The overseas ballots will be sent to Beirut for counting when polls close after nationwide voting on Sunday.
The electoral process will choose 128 MPs, and the percentage of polling abroad presents the candidates with a challenging week to mobilize their supporters for Sunday's elections.
The ministry waited for the return of the ballot boxes from abroad on Monday via DHL by air, except for the Russia box.
Lebanon’s ambassador to Moscow Shawki Bou Nassar is personally taking it to Beirut at dawn on Tuesday because DHL does not deal with Russia.
The ballot boxes will be deposited in the Central Bank in preparation for sorting on Sunday night.

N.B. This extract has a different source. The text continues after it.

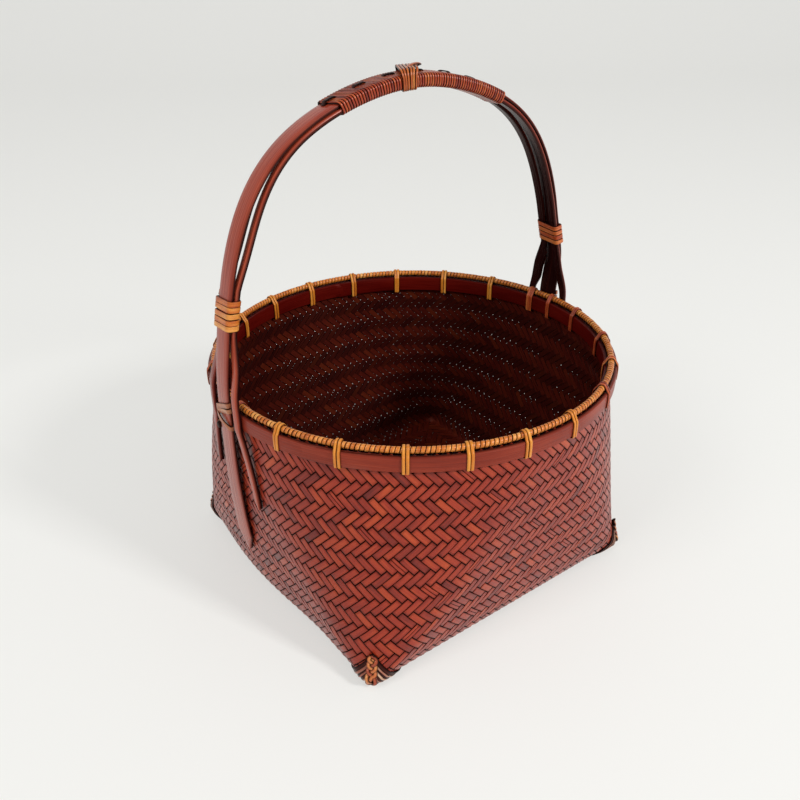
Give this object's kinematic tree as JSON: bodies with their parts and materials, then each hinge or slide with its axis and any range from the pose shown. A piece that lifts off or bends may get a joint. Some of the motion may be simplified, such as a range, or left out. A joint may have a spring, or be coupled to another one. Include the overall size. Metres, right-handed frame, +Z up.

According to preliminary disclosures on the voter lists, the percentage of voters in the UAE and France reached about 70. It was 59 percent in Germany. In Britain it was 75 percent, in North America it was around 50 percent, and it was around 54 percent in Australia.
Observers expected that the current week in Lebanon would be electorally hot in preparation for holding the polls for state employees on Thursday, followed by the elections for the general public on Sunday.
Those taking part in the polls have begun calculating the impact of the expat vote and whether the volume of participation might upset equations and produce unexpected results.
The head of the electoral machine for the "Beirut Confronts" list, former MP Salim Diab, told Arab News that the electoral machines could not capture the trends of voters through the expat ballot boxes.
“What we have now are numbers about the voting percentage, not who the voter voted for. It is difficult to know that now. But everyone tends to bring about change.”
Diab said that former Prime Minister Saad Hariri, who suspended the political activities of his Future Movement party, had given people the freedom to choose whomever they found appropriate and provided them with many options through the electoral lists.
“However, according to our follow-up to the mood of voters in Beirut, the battle has become between two or three lists. This battle requires a lot of effort from now until next Sunday,” he added.
On Thursday, 15,000 employees from official institutions are scheduled to vote.
It is unclear to what extent their worsening living conditions will affect their choices in light of the collapse in the value of their salaries and the devastation of their living standards.
However, thousands of them are affiliated with traditional parties or have been employed by these parties in government institutions.
The Lebanese Association for Democratic Elections said its observers recorded “cases of pressure on voters by some political parties, which led to some problems in more than one place.”
LADE's report on Monday summarized alleged violations during the expat elections.
Among those who committed this kind of violation were the “Amal movement, Hezbollah, the Free Patriotic Movement, the Lebanese Forces Party, and the Islamic Charitable Projects Association.”
The intensity of polling abroad was concentrated on the lists of Beirut’s first and second districts, the third northern district, and the Chouf and Aley districts, which observers believed to be in the interest of the change and opposition forces, despite attempts by those in authority to play the partisan and sectarian cards.
This polarization will be evident on Tuesday when Parliament Speaker Nabih Berri, the candidate at the head of a list of the Amal Movement with Hezbollah in the south, will speak.
Hezbollah secretary-general Hassan Nasrallah is urging the party's supporters in the south, the southern suburbs of Beirut, and Baalbek-Hermel to back the party and its allies.
He claimed that the electoral battle was “a fateful battle for the resistance and its weapons in the face of foreign agendas hostile to the axis of resistance in Lebanon and the region.”